### Stored data entries

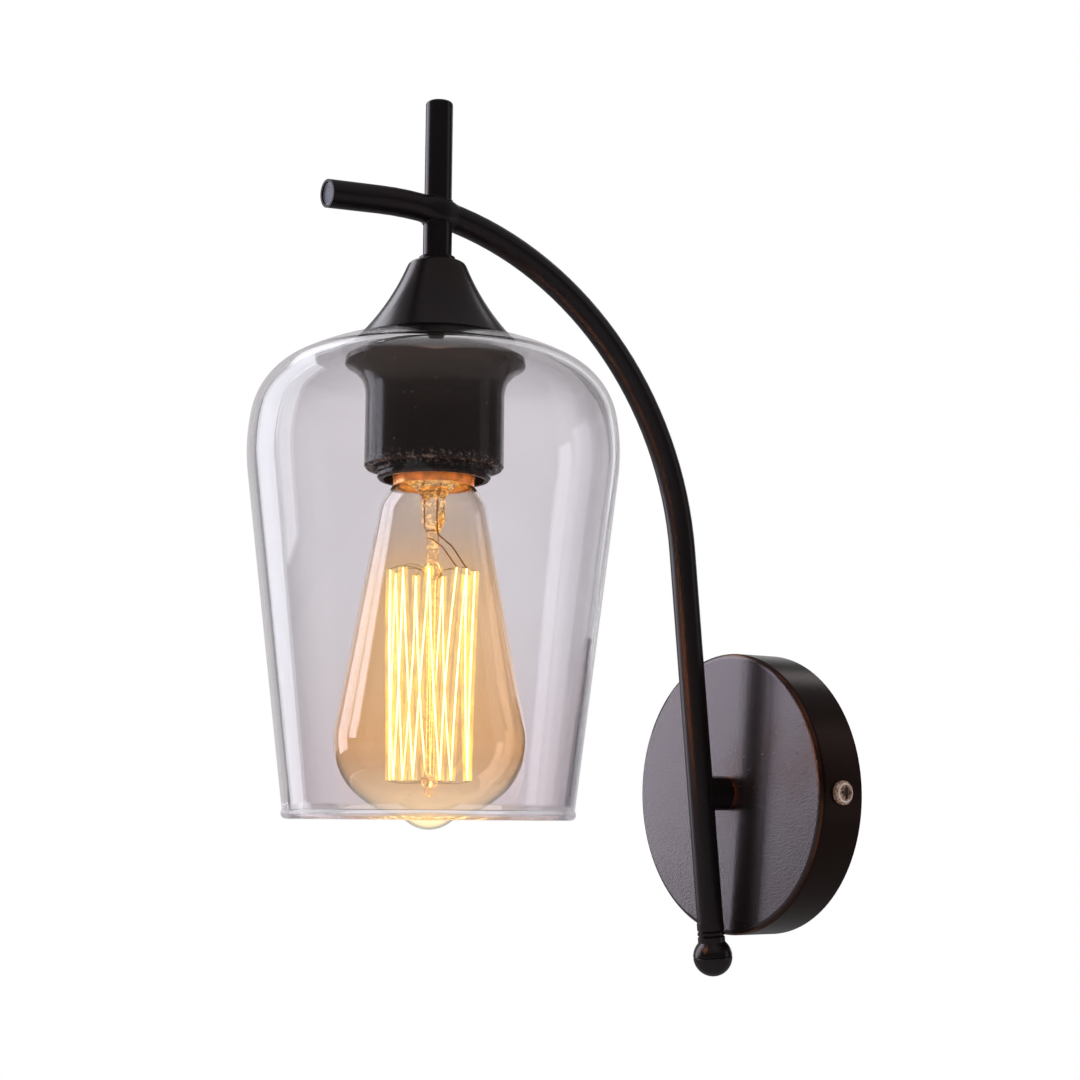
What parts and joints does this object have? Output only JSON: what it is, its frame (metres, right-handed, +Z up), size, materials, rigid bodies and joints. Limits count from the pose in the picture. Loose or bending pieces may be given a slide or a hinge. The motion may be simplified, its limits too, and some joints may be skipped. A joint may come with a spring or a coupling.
{
  "type": "hanging pendant wall sconce",
  "caption": "Wall sconce with a round canopy, a curved tube arm and a tapered clear glass shade hung from it under a flared cone, with a screw-in filament bulb.",
  "frame": {"origin": "the canopy's axis on the wall plane, at the back of the wall bracket", "axes": "+Y into the wall, -Y out into the room, +Z up, X along the wall"},
  "size_m": [0.125, 0.2085, 0.3003],
  "materials": {
    "bronze_black": "satin black with a warm bronze undertone and a fine orange-peel grain",
    "plug_steel": "satin grey",
    "zinc_steel": "zinc plated",
    "brass": "satin",
    "bright_wire": "drawn",
    "bakelite": "black moulded plastic, half gloss",
    "porcelain": "white ceramic",
    "clear_plastic": "milky white plastic",
    "shade_glass": "clear with a faint grey tint",
    "amber_glass": "clear amber",
    "stem_glass": "clear",
    "cap_insulator": "black glass",
    "filament": "glowing",
    "brown_lead": "PVC sleeve",
    "blue_lead": "PVC sleeve"
  },
  "bodies": {
    "lamp": {"wall_bracket": "zinc_steel", "ground_screw": "brass", "ground_washer": "zinc_steel", "canopy": "bronze_black", "canopy_side_screws": "zinc_steel", "arm_stub": "bronze_black", "stub_nipple": "zinc_steel", "stub_washer": "zinc_steel", "stub_nut": "zinc_steel", "arm_tube": "bronze_black", "arm_tip_plug": "plug_steel", "ball_finial": "bronze_black", "upper_rod": "bronze_black", "lower_stem": "bronze_black", "stem_collar": "bronze_black", "stem_nipple": "zinc_steel", "cone_cap": "bronze_black", "cone_nut": "zinc_steel", "lampholder_cap": "bakelite", "lampholder_sleeve": "bakelite", "lampholder_insert": "porcelain", "screw_shell": "brass", "contact_spring": "brass", "socket_terminals": "brass", "socket_terminal_screws": "bright_wire", "terminal_block": "clear_plastic", "connector_poles": "brass", "connector_screws": "bright_wire", "live_lead": "brown_lead", "neutral_lead": "blue_lead"},
    "shade": {"glass_shade": "shade_glass"},
    "ring": {"shade_ring": "bakelite"},
    "bulb_end": {"bulb_end_contact": "brass"},
    "bulb": {"bulb_glass": "amber_glass", "bulb_screw_cap": "brass", "bulb_insulator": "cap_insulator", "bulb_stem": "stem_glass", "bulb_hooks": "bright_wire", "bulb_lead_wires": "bright_wire", "bulb_filament": "filament"}
  },
  "joints": [
    {"name": "shade_drop", "type": "slide", "parent": "lamp", "child": "shade", "axis": [0, 0, -1], "range_m": [0, 0.01]},
    {"name": "ring_turn", "type": "hinge", "parent": "shade", "child": "ring", "pos_m": [0, -0.146, 0.12], "axis": [0, 0, -1], "range_deg": [0, 1440]},
    {"name": "bulb_drop", "type": "slide", "parent": "lamp", "child": "bulb_end", "axis": [0, 0, -1], "range_m": [0, 0.01452]},
    {"name": "bulb_turn", "type": "hinge", "parent": "bulb_end", "child": "bulb", "pos_m": [0, -0.146, 0.1], "axis": [0, 0, -1], "range_deg": [0, 1440]}
  ],
  "couplings": [
    {"joint": "ring_turn", "follows": "shade_drop", "rad_per_m": 2513.3},
    {"joint": "bulb_turn", "follows": "bulb_drop", "rad_per_m": 1731.4}
  ]
}
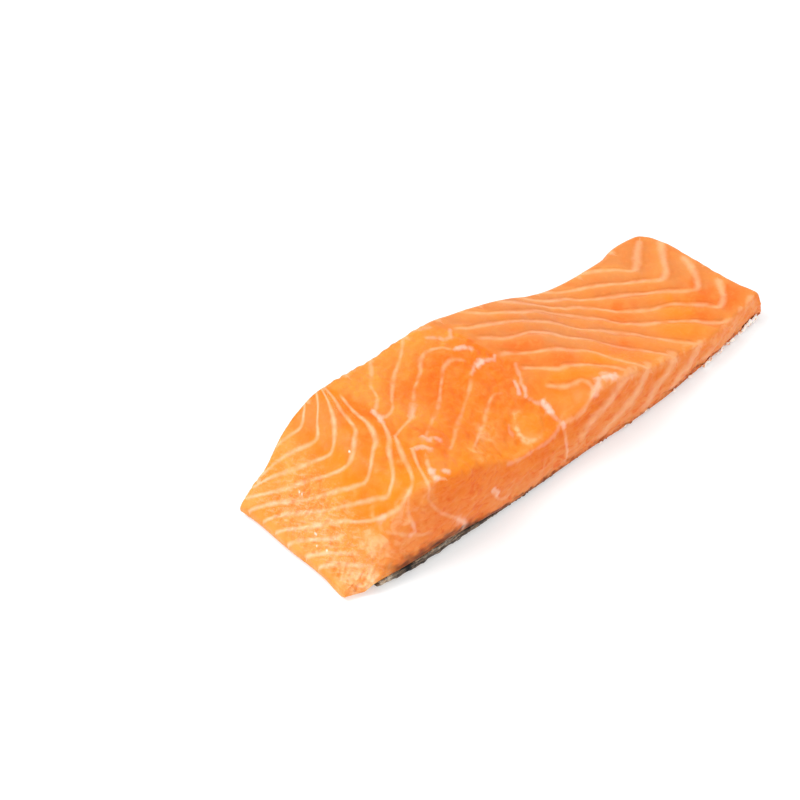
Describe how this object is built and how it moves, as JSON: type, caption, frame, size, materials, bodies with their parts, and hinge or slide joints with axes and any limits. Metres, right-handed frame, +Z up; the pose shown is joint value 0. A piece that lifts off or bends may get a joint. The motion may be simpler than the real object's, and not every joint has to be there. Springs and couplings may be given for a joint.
{
  "type": "skin-on salmon fillet portion",
  "caption": "Raw skin-on salmon fillet portion: a long cut slab, thick and domed at the back end, thin at the belly, with folded muscle layers over dark skin.",
  "frame": {"origin": "middle of the portion's plan, at the surface it lies on", "axes": "+X from the thick back end to the thin belly end, -Y the front knife cut, +Z up from the skin to the cut flesh"},
  "size_m": [0.1712, 0.0533, 0.0277],
  "materials": {
    "flesh": "raw orange flesh with pale seams, moist and slightly translucent",
    "skin": "moist scaled skin, slate grey at the back and silver towards the belly"
  },
  "bodies": {
    "root": {"salmon_flesh": "flesh", "salmon_skin": "skin"}
  },
  "joints": []
}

### Prompt
Quote all the records. Keep every word exact.

### Full answer
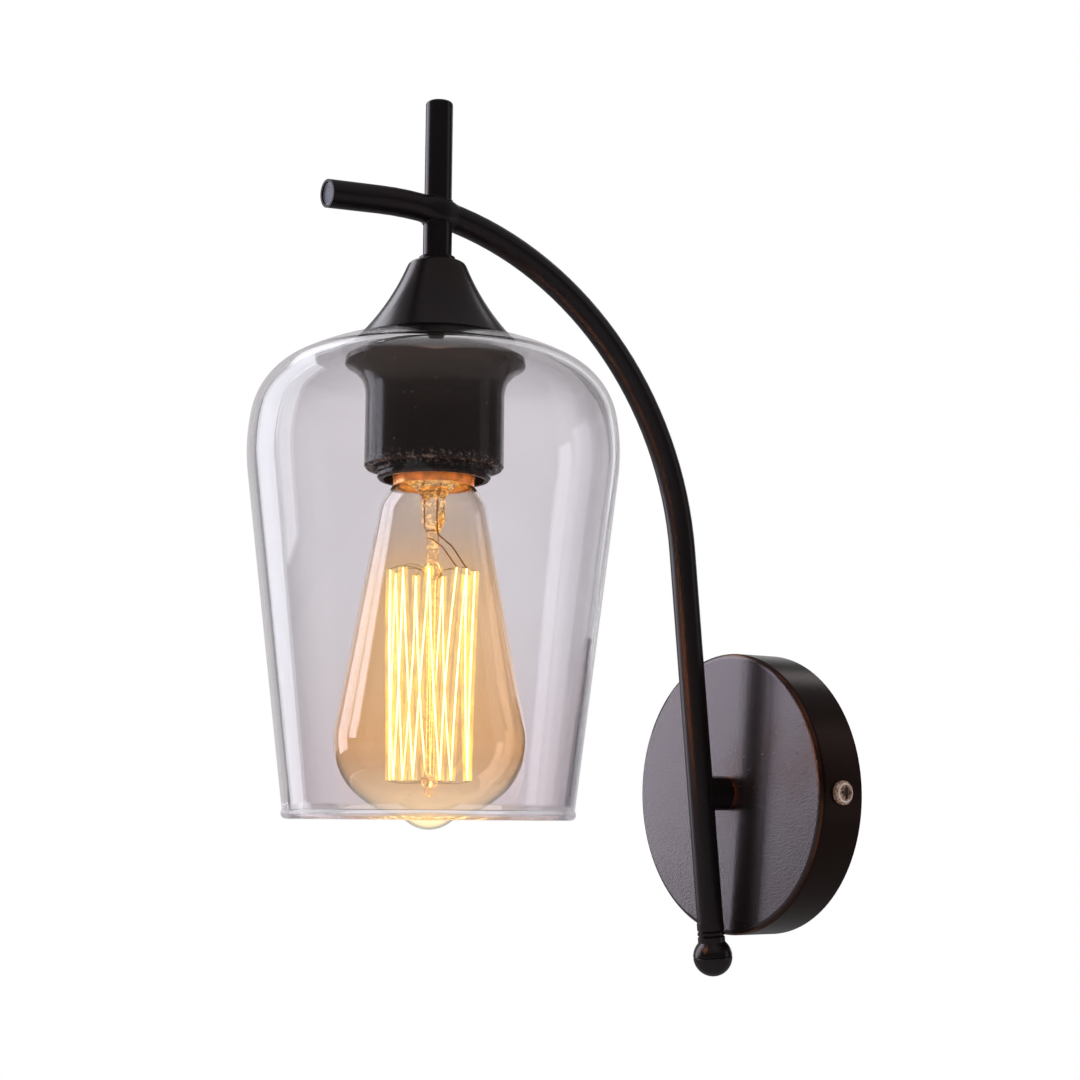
What parts and joints does this object have? Output only JSON: what it is, its frame (metres, right-handed, +Z up), size, materials, rigid bodies and joints. Limits count from the pose in the picture. Loose or bending pieces may be given a slide or a hinge. The motion may be simplified, its limits too, and some joints may be skipped. A joint may come with a spring or a coupling.
{
  "type": "hanging pendant wall sconce",
  "caption": "Wall sconce with a round canopy, a curved tube arm and a tapered clear glass shade hung from it under a flared cone, with a screw-in filament bulb.",
  "frame": {"origin": "the canopy's axis on the wall plane, at the back of the wall bracket", "axes": "+Y into the wall, -Y out into the room, +Z up, X along the wall"},
  "size_m": [0.125, 0.2085, 0.3003],
  "materials": {
    "bronze_black": "satin black with a warm bronze undertone and a fine orange-peel grain",
    "plug_steel": "satin grey",
    "zinc_steel": "zinc plated",
    "brass": "satin",
    "bright_wire": "drawn",
    "bakelite": "black moulded plastic, half gloss",
    "porcelain": "white ceramic",
    "clear_plastic": "milky white plastic",
    "shade_glass": "clear with a faint grey tint",
    "amber_glass": "clear amber",
    "stem_glass": "clear",
    "cap_insulator": "black glass",
    "filament": "glowing",
    "brown_lead": "PVC sleeve",
    "blue_lead": "PVC sleeve"
  },
  "bodies": {
    "lamp": {"wall_bracket": "zinc_steel", "ground_screw": "brass", "ground_washer": "zinc_steel", "canopy": "bronze_black", "canopy_side_screws": "zinc_steel", "arm_stub": "bronze_black", "stub_nipple": "zinc_steel", "stub_washer": "zinc_steel", "stub_nut": "zinc_steel", "arm_tube": "bronze_black", "arm_tip_plug": "plug_steel", "ball_finial": "bronze_black", "upper_rod": "bronze_black", "lower_stem": "bronze_black", "stem_collar": "bronze_black", "stem_nipple": "zinc_steel", "cone_cap": "bronze_black", "cone_nut": "zinc_steel", "lampholder_cap": "bakelite", "lampholder_sleeve": "bakelite", "lampholder_insert": "porcelain", "screw_shell": "brass", "contact_spring": "brass", "socket_terminals": "brass", "socket_terminal_screws": "bright_wire", "terminal_block": "clear_plastic", "connector_poles": "brass", "connector_screws": "bright_wire", "live_lead": "brown_lead", "neutral_lead": "blue_lead"},
    "shade": {"glass_shade": "shade_glass"},
    "ring": {"shade_ring": "bakelite"},
    "bulb_end": {"bulb_end_contact": "brass"},
    "bulb": {"bulb_glass": "amber_glass", "bulb_screw_cap": "brass", "bulb_insulator": "cap_insulator", "bulb_stem": "stem_glass", "bulb_hooks": "bright_wire", "bulb_lead_wires": "bright_wire", "bulb_filament": "filament"}
  },
  "joints": [
    {"name": "shade_drop", "type": "slide", "parent": "lamp", "child": "shade", "axis": [0, 0, -1], "range_m": [0, 0.01]},
    {"name": "ring_turn", "type": "hinge", "parent": "shade", "child": "ring", "pos_m": [0, -0.146, 0.12], "axis": [0, 0, -1], "range_deg": [0, 1440]},
    {"name": "bulb_drop", "type": "slide", "parent": "lamp", "child": "bulb_end", "axis": [0, 0, -1], "range_m": [0, 0.01452]},
    {"name": "bulb_turn", "type": "hinge", "parent": "bulb_end", "child": "bulb", "pos_m": [0, -0.146, 0.1], "axis": [0, 0, -1], "range_deg": [0, 1440]}
  ],
  "couplings": [
    {"joint": "ring_turn", "follows": "shade_drop", "rad_per_m": 2513.3},
    {"joint": "bulb_turn", "follows": "bulb_drop", "rad_per_m": 1731.4}
  ]
}
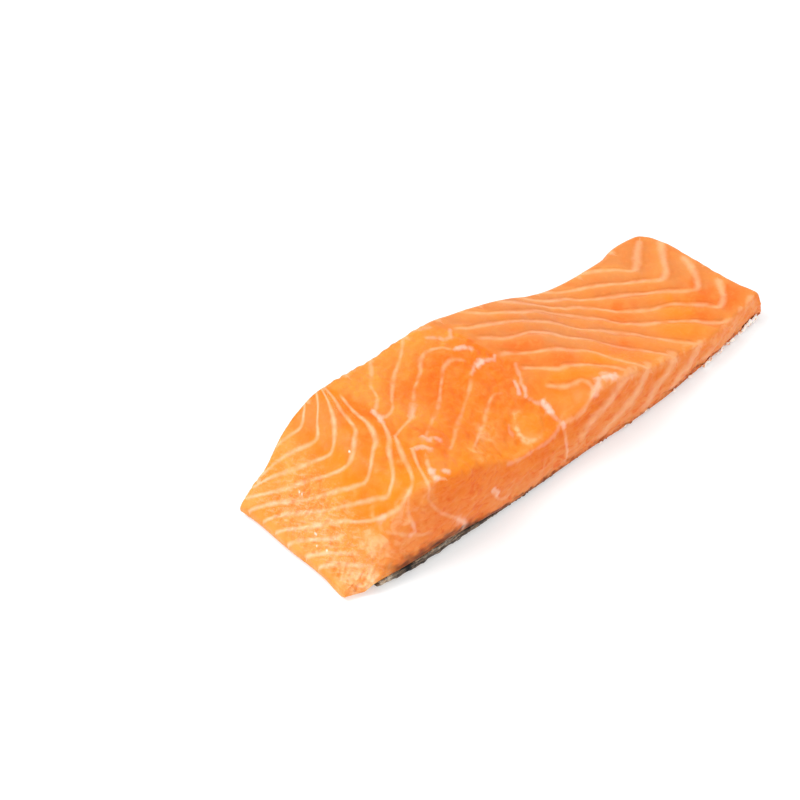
Describe how this object is built and how it moves, as JSON: type, caption, frame, size, materials, bodies with their parts, and hinge or slide joints with axes and any limits. Metres, right-handed frame, +Z up; the pose shown is joint value 0. A piece that lifts off or bends may get a joint. The motion may be simpler than the real object's, and not every joint has to be there. Springs and couplings may be given for a joint.
{
  "type": "skin-on salmon fillet portion",
  "caption": "Raw skin-on salmon fillet portion: a long cut slab, thick and domed at the back end, thin at the belly, with folded muscle layers over dark skin.",
  "frame": {"origin": "middle of the portion's plan, at the surface it lies on", "axes": "+X from the thick back end to the thin belly end, -Y the front knife cut, +Z up from the skin to the cut flesh"},
  "size_m": [0.1712, 0.0533, 0.0277],
  "materials": {
    "flesh": "raw orange flesh with pale seams, moist and slightly translucent",
    "skin": "moist scaled skin, slate grey at the back and silver towards the belly"
  },
  "bodies": {
    "root": {"salmon_flesh": "flesh", "salmon_skin": "skin"}
  },
  "joints": []
}